— Begin Stored data —

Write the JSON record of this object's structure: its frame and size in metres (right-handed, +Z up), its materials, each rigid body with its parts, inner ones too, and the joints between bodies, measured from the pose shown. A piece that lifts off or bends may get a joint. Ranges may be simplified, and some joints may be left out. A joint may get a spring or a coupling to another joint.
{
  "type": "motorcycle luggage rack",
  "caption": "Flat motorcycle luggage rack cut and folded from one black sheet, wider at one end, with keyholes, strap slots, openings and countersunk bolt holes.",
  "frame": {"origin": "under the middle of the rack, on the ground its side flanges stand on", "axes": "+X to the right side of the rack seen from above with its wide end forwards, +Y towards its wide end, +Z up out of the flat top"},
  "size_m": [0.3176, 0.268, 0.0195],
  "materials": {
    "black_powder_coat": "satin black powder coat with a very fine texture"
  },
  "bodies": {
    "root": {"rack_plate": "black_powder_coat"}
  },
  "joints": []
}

— End Stored data —

Written exercise
Everything in the listing above should be restated exactly.

Result
Write the JSON record of this object's structure: its frame and size in metres (right-handed, +Z up), its materials, each rigid body with its parts, inner ones too, and the joints between bodies, measured from the pose shown. A piece that lifts off or bends may get a joint. Ranges may be simplified, and some joints may be left out. A joint may get a spring or a coupling to another joint.
{
  "type": "motorcycle luggage rack",
  "caption": "Flat motorcycle luggage rack cut and folded from one black sheet, wider at one end, with keyholes, strap slots, openings and countersunk bolt holes.",
  "frame": {"origin": "under the middle of the rack, on the ground its side flanges stand on", "axes": "+X to the right side of the rack seen from above with its wide end forwards, +Y towards its wide end, +Z up out of the flat top"},
  "size_m": [0.3176, 0.268, 0.0195],
  "materials": {
    "black_powder_coat": "satin black powder coat with a very fine texture"
  },
  "bodies": {
    "root": {"rack_plate": "black_powder_coat"}
  },
  "joints": []
}